Velhasıl Fethullah müptezeli de baskıcı CHP zihniyetinin bir semptomu olarak ortaya çıktı..

Fetö bir patolojidir, patolojiler sağlıklı ortamlarda ortaya çıkmaz. Ezana müdahaleden 28 Şubat zulümlerine kadar mütedeyyin kesimin yaşadığı her problem Fetö ve benzerlerini büyütmüştür.

Fetö bu halkın bağrında yer edinemedi, hiç bir zaman mütedeyyin kesimin gönlüne giremedi. Ancak denize düşüp yılana sarılanlar, kendini cemaat olarak gizleyen Fetö kurumlarına gitti. İmam-hatipler kapatılıp bir de üniversitelere girmeleri yasaklanınca, mütedeyyin kesim bunların eğitim kurumlarına rağbet etti. Şimdiler de 28 Şubatı Fetö yaptı diyenlere verilecek en güzel cevap şu: Fetö'yü de siz yaptınız!

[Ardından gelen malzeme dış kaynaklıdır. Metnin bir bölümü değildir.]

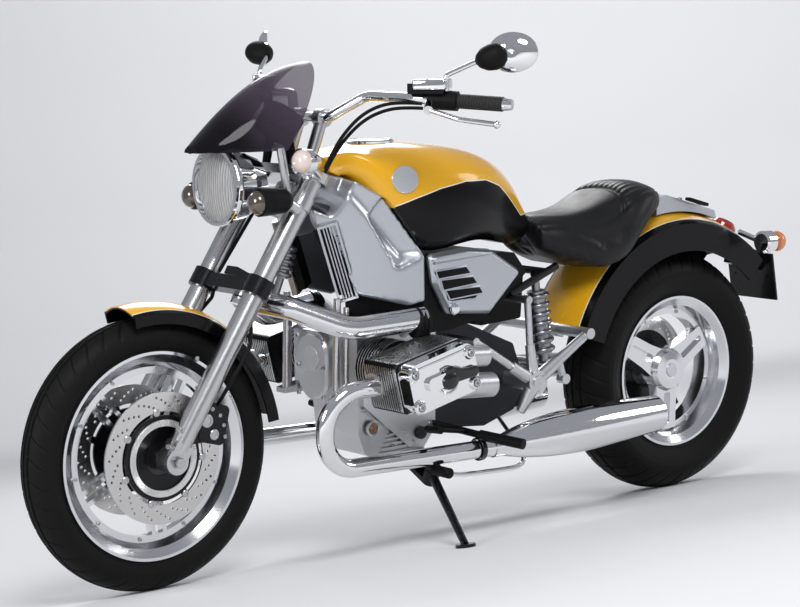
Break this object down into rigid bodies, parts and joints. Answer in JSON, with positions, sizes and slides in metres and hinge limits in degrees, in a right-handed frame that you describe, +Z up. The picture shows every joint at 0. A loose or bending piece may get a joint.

Fetö mütedeyyin kesime kısacası şunu vaat etti: 'Biz Dünya genelinde eğitim kurumları ve bağlantıları olan güçlü bir cemaatiz. Türkiye'de önümüz açılırsa, ne başörtüsü zulmü kalacak ne de kat sayı adaletsizliği. Müslüman müslümanlığını rahatça yaşayacak. Ordudan kimse atılmayacak hanımının başı örtülü diye.'

Ve siyasi partiler ile mevcut zulümlerden kurtulamayacağı ümitsizliğine düşenler kendini hakperest bir cemaat olarak pazarlayan bu gruba destek verdi. Zaten 28 Şubatta tek dokunulmayanlar onlardı. Ahtapotvari yapılanmaları ile esnaftan öğrenciye, askerden bürokrata kadar herkese ulaşabiliyor ve 1000 yıl sürmesi planlanan baskı rejiminde rahat bir şekilde hareket ediyorlardı.

Uzun lafın kısası, mütedeyyin kesim belirli bir dönem Fetö'ye destek verdiyse, AK Parti'nin belirli bir döneminde cemaat gibi davranan Fetö AK Parti'den destek aldıysa, buradaki günah bu ve benzeri oluşumların meydana gelmesine sebep olan CHP zihniyetinindir.

Not: Diyanet'in bahsettiğim Tarikatlar ve Cemaatler toplantısı Fetö ve Daeş belasından insanımızı nasıl koruyacağımızla ilgiliydi. Ancak bu toplantıya bile Anayasal Suç işleniyor diye çemkirenler oldu. İşte bu çemkirikler Fetö'nün ve benzerlerinin mimarıdır.